Photo by Shirley Ruhe.
Pierre Shostal answers his cell phone. "What time is the appointment, Leila? I will pick you up at 2:35. Which hospital are you going to?" He shakes his head and says to himself, "She's not doing well."
Shostal is part of a two-member Care Team focusing on refugees at Historic Christ Church. He says the refugee families come to the church's Lazarus Financial Ministry and get referred to willing volunteers on Care Teams. They assist the families with everything from rides to the doctor to furnishings to moral support.
Leila and her husband Ahmed came to America from Afghanistan just before their now 5-month-old son was born. These are not the real names of the family. They had both worked for the U.S., Leila as a USAID office manager and Ahmed for both the UN and USAID. Now Ahmed has a part-time job on the night shift at one of the Southern Towers buildings where they live.
But Shostal says it isn't enough to pay for the $1,085 rent on their efficiency apartment so the family came to the church for temporary assistance. Leila is currently unable to work because of daycare for their small child and her own recent health issues that have put her in and out of the hospital. Leila blames some of her current health problems on the tradition in their country of inviting guests for a meal even if you do without. As a child she remembers being too weak in school to concentrate because she hadn't eaten or had eaten a lot of the wrong things.

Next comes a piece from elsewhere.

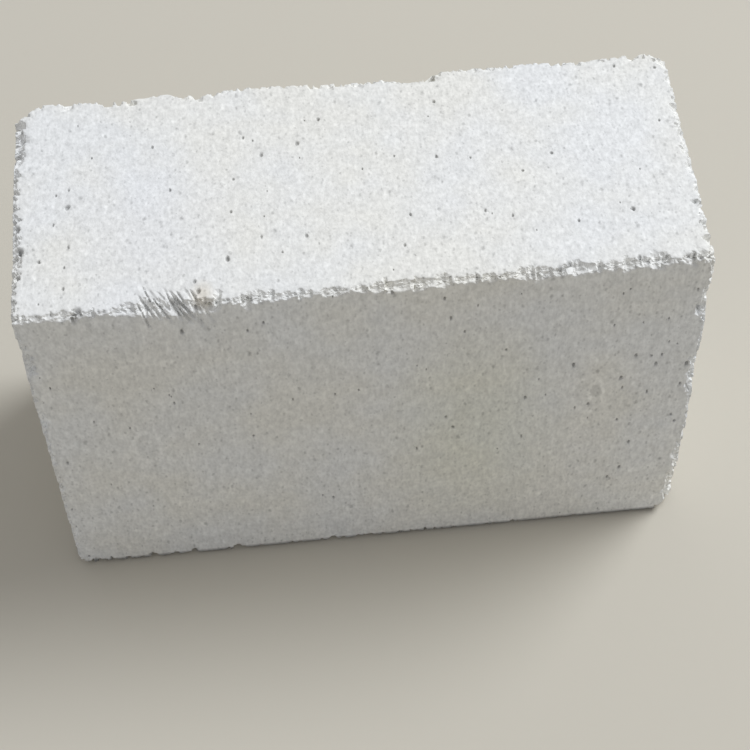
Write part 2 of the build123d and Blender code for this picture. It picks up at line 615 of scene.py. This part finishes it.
def wire_cut_aerated_concrete():
    """Autoclaved aerated concrete, cut with wires: matt, near-white and sandy, with small pores darkened by
    painted shade.
    """
    material = bpy.data.materials.new("wire_cut_aerated_concrete")
    material.use_nodes = True
    tree = material.node_tree
    tree.nodes.clear()
    place = add(tree, "TexCoord", out="Object")
    drawn = add(tree, "VectorMath", [place, DRAWN], "Vector", operation="MULTIPLY")

    # Cool and warm white drift into each other over the face
    drift = add(tree, "TexNoise", {"Vector": place, "Scale": per(120 * MM), "Detail": 3.0}, "Fac")
    drift = add(tree, "MapRange", [drift, 0.38, 0.62, 0, 1], "Result")
    whites = {"Factor": drift, "A": linear("#e3e4e4"), "B": linear("#e4e3de")}
    colour = add(tree, "Mix", whites, "Result", data_type="RGBA")

    # Uneven outlines for what lies on the surface: they stray either way by this
    stray = 1.4 * MM
    uneven = add(tree, "TexNoise", {"Vector": place, "Scale": per(3 * MM), "Detail": 2.0}, "Color")
    uneven = add(tree, "VectorMath", {0: uneven, "Scale": 2 * stray}, "Vector", operation="SCALE")
    uneven = add(tree, "VectorMath", [drawn, uneven], "Vector", operation="ADD")
    uneven = add(tree, "VectorMath", [uneven, [stray] * 3], "Vector", operation="SUBTRACT")

    # Tints, from a light rusty stain to broad drifts of olive and blue
    for pixel, reach, tint, strength in TINTS:
        middle = seen_at(pixel) * DRAWN
        away = add(tree, "VectorMath", [uneven, middle], "Value", operation="DISTANCE")
        tinted = add(tree, "MapRange", [away, 0.2 * reach, reach, strength, 0], "Result")
        mixed = {"Factor": tinted, "A": colour, "B": linear(tint)}
        colour = add(tree, "Mix", mixed, "Result", data_type="RGBA")

    # Sandy grain, drawn at 2.7 mm, coarser than the real sand, so that it shows
    grain = add(tree, "TexNoise", {"Vector": drawn, "Scale": per(2.7 * MM), "Detail": 3.0}, "Fac")
    shades = [add(tree, "MapRange", [grain, 0.34, 0.66, 0.91, 1.055], "Result")]

    # Painted shade of small pores in three sizes, and paler lumps of binder
    spots = (
        # how far apart, the largest radius, and the shade in the middle
        (8.0 * MM, 2.1 * MM, 0.66),
        (5.0 * MM, 1.6 * MM, 0.76),
        (3.4 * MM, 1.4 * MM, 0.84),
        (9.0 * MM, 2.8 * MM, 1.12),
    )
    for apart, radius, painted_pore_shade_and_lump_tone in spots:
        cells = add(tree, "TexVoronoi", {"Vector": uneven, "Scale": per(apart)})
        chance = add(tree, "SeparateColor", {"Color": cells.outputs["Color"]}, "Red")
        rim = add(tree, "MapRange", [chance, 0.3, 1, 0.01, radius / apart], "Result")
        away = add(tree, "Math", [cells.outputs["Distance"], rim], "Value", operation="DIVIDE")
        shades.append(add(tree, "MapRange", [away, 0.2, 1.2, painted_pore_shade_and_lump_tone, 1], "Result"))
    largest_pores = shades[1]

    # Soft blotches
    blotches = add(tree, "TexNoise", {"Vector": drawn, "Scale": per(5.5 * MM), "Detail": 1.0}, "Fac")
    shades.append(add(tree, "MapRange", [blotches, 0.3, 0.7, 0.94, 1.06], "Result"))

    # Faint streaks of the cutting wires down the sides and back over the top, drawn at 3.2 mm to show
    along_wires = (1.0, 0.25, 0.2)
    streaks = add(tree, "VectorMath", [place, along_wires], "Vector", operation="MULTIPLY")
    streaks = add(tree, "TexNoise", {"Vector": streaks, "Scale": per(3.2 * MM), "Detail": 2.0}, "Fac")
    shades.append(add(tree, "MapRange", [streaks, 0.35, 0.65, 0.965, 1.035], "Result"))

    # Painted shade in the open pores, darkest at their bottoms
    pore = add(tree, "Attribute", out="Fac", attribute_name="pore")
    shades.append(add(tree, "MapRange", [pore, 0, 0.7, 1, 0.58], "Result"))

    # Broken surface is paler, partly as fresh surface and partly as painted light on its shaded notches,
    # less so under dust
    broken = add(tree, "Attribute", out="Fac", attribute_name="broken")
    dust = add(tree, "TexNoise", {"Vector": drawn, "Scale": per(6 * MM), "Detail": 2.0}, "Fac")
    fresh_and_painted_light = add(tree, "MapRange", [dust, 0.4, 0.6, 0.16, 0.02], "Result")
    fresh_and_painted_light = add(tree, "Math", [fresh_and_painted_light, broken], "Value", operation="MULTIPLY")
    shades.append(add(tree, "Math", [1.0, fresh_and_painted_light], "Value", operation="ADD"))

    # Painted contact shade along the edges that the block stands on, darkest where they meet the floor
    painted_contact_shade = add(tree, "Attribute", out="Fac", attribute_name="painted_contact_shade")
    shades.append(add(tree, "MapRange", [painted_contact_shade, 0.1, 0.6, 1, 0.36], "Result"))

    # Faint rings, each a slightly darker disc in a paler rim
    for pixel, radius, disc, rim in RINGS:
        middle = seen_at(pixel) * DRAWN
        away = add(tree, "VectorMath", [uneven, middle], "Value", operation="DISTANCE")
        within = [away, radius - RING_WIDTH, radius - RING_WIDTH / 2, disc, rim]
        beyond = [away, radius, radius + RING_WIDTH / 2, 1, 1 / rim]
        shades.append(add(tree, "MapRange", within, "Result"))
        shades.append(add(tree, "MapRange", beyond, "Result"))

    shade = shades[0]
    for other in shades[1:]:
        shade = add(tree, "Math", [shade, other], "Value", operation="MULTIPLY")
    colour = add(tree, "VectorMath", {0: colour, "Scale": shade}, "Vector", operation="SCALE")

    # Sand in relief, drawn at 1.5 mm to show, with the largest of the small pores
    sand = add(tree, "TexNoise", {"Vector": place, "Scale": per(1.5 * MM), "Detail": 2.0}, "Fac")
    relief = add(tree, "Math", [sand, largest_pores], "Value", operation="MULTIPLY")
    relief = add(tree, "Bump", {"Height": relief, "Strength": 0.5, "Distance": 0.6 * MM}, "Normal")

    matt = {
        "Base Color": colour,
        "Roughness": 0.95,
        "IOR": 1.5,
        "Specular IOR Level": 0.2,
        "Normal": relief,
    }
    surface = add(tree, "BsdfPrincipled", matt, "BSDF")
    add(tree, "OutputMaterial", {"Surface": surface})
    return material


def pale_screed():
    """Cement screed, floated smooth: a plain, pale, matt floor."""
    material = bpy.data.materials.new("pale_screed")
    material.use_nodes = True
    surface = material.node_tree.nodes["Principled BSDF"]
    surface.inputs["Base Color"].default_value = linear("#c6c1b5")
    surface.inputs["Roughness"].default_value = 0.9
    return material


FLOOR_SIZE = 30


def make_floor():
    bpy.ops.mesh.primitive_plane_add(size=FLOOR_SIZE)
    floor = bpy.context.object
    floor.name = "floor"
    floor.data.materials.append(pale_screed())


# Light: an even sky, and a large lamp high on the right and a little behind, with the front in soft shade

SKY_STRENGTH = 0.46
LAMP_PLACE = Vector((4.7, 1.9, 7.6))
LAMP_AIM = Vector((0, 0, 0.2))
LAMP_SIZE = 4.4
LAMP_WATTS = 608


def make_light():
    world = bpy.data.worlds.new("sky")
    bpy.context.scene.world = world
    world.use_nodes = True
    background = world.node_tree.nodes["Background"]
    background.inputs["Color"].default_value = linear("#fcfcfd")
    background.inputs["Strength"].default_value = SKY_STRENGTH
    data = bpy.data.lights.new("soft_lamp", "AREA")
    data.shape = "DISK"
    data.size = LAMP_SIZE
    data.energy = LAMP_WATTS
    data.color = linear("#f8fbff")[:3]
    lamp = bpy.data.objects.new("soft_lamp", data)
    lamp.location = LAMP_PLACE
    lamp.rotation_euler = (LAMP_AIM - LAMP_PLACE).to_track_quat("-Z", "Y").to_euler()
    bpy.context.scene.collection.objects.link(lamp)


make_camera()
block = make_block()
block.data.materials.append(wire_cut_aerated_concrete())
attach(block, "root")
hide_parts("block")
make_floor()
make_light()
bpy.context.scene.view_settings.view_transform = "Standard"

Shostal says the family has mostly needed assistance with rent but also with household furnishings for the kitchen as well as furniture. "Goodwin House, where I live, gave them some," he said. In addition, the church just purchased a special bed this week from Walmart with a hard foam mattress and cool gel on top to reduce the body heat from Leila's arthritis.
"And rides they definitely need; they call on the spur of the moment." Shostal says one of the cultural differences between America and Afghanistan is their sense of time. "If you have been with them for a while, they will invite you back to have tea, even if you are very busy. You have to do that a certain number of times so you don't offend them."
Assistance comes in many forms. "Her computer had gone out. It was really a disaster. We got it partly fixed by another refugee. The hard drive had died," he said. And of course they need diapers. They also provided a bouncy chair for the baby and books that Leila reads to the child in English every night.
Shostal assists another Care Team family of husband, wife and three children. "This has been a success story." Shostal explains Mohammad had worked with the U.S. combat troops in Afghanistan. "Some of the language he used couldn't be used in polite company." Shostal says he had to explain that the troops didn't necessarily talk the same way as most Americans. Mohammad started out as a security guard, a common job for many refugees. Shostal says Mohammed was able "to buy a bad old gas guzzler." He worked himself up and was able to buy a rehabilitated car for $800 and eventually rent a hybrid to use as a Lyft driver. "Now he has bought an SUV and he is able to pay his own rent." Shostal says this is "what keeps us going. We don't want eternal dependency."
Shostal says he does this because he "has a natural sympathy and empathy because he came here in 1941 from France when he was 4 years old. "My father was Jewish and we were helped by the Quakers and fortunate to get visas. This is my way of paying back."
Shostal says besides the assistance with daily needs that moral support is very important to the refugees. "It gives them a chance to talk. Loneliness and the risk of depression are common. I see people who feel they have fallen from their status in society to the bottom of the world. I tell them both of my parents were PhDs but my father worked as a gas station attendant and then in a button factory. But," he said, "My father was finally able to establish a photography business like he had back in France." He tells them, "Don't get discouraged; America is a country where you can succeed."
This is the second in a series focusing on refugees in the community.